When her uncle is away, Fanny’s cousins, with the help of the Crenshaws, plan to put on a play about lovers, and Fanny knows that Sir Thomas will disapprove. The assumption that play-acting is immoral is the biggest pitfall in portraying Mansfield Park to a modern audience. The impropriety of performing the play is central to the plot, as it gives several characters a chance to be intimate with one another in a way their society would not normally allow. But, two hundred years later, acting has lost the social stigma it had in the 1800s, and Sir Thomas comes across as a tyrant to a modern audience.

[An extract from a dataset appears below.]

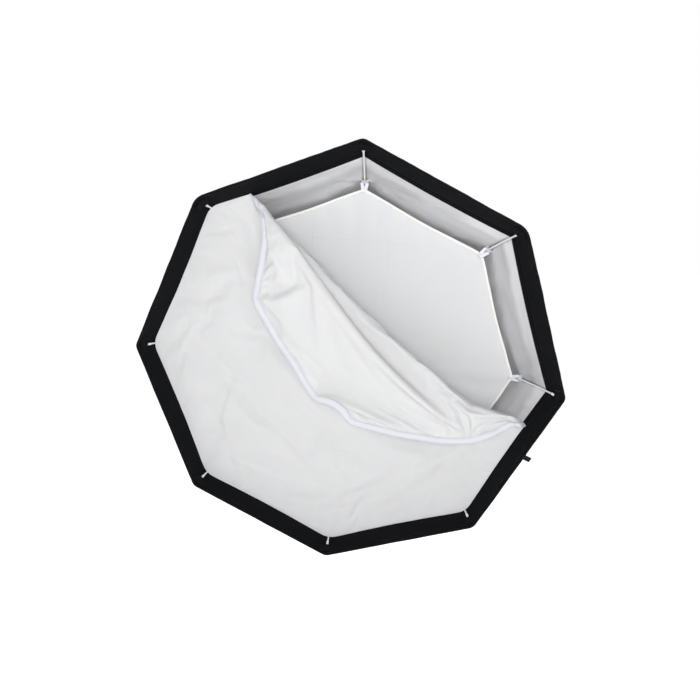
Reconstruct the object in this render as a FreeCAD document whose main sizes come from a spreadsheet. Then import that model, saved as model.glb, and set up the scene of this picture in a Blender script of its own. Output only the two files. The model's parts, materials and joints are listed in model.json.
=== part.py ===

By emphasizing the use both Mary and Henry make of the situation, Iain B. MacDonald’s version gives us at least a hint of why the society of the time disapproved.

What I love about this version is the portrayal of Fanny. In the book, she is incredibly reserved and proper as a result of her low status in the family, but the movie allows her to be young and lively life as well. She is shown running through the house at moments of great joy, and at one point, she enthusiastically plays hide-and-seek with a young girl. She is also wise, seeing through the pretenses of Mary’s brother, Henry, and refusing to marry him, despite the favors he does her and her uncle’s anger at “her selfishness”. The relationship between Edmund and Fanny is key to the story, and both Piper and Ritson make us well aware of the characters’ feelings for one another even when the characters themselves do not speak.

The movie was shot entirely at Newby Hall in Yorkshire and has a lovely look as a result. I found the production like Fanny – charming and straightforward – and I was impressed by the decision not to try to modernize Fanny or the story (as was done in the 1999 Mansfield Park). To keep the film at 90 minutes, many scenes from the book were removed or reduced, but not with severe cost. I would love to see what this crew would have done with the movie if they had been allowed more time and a broader scope of locations.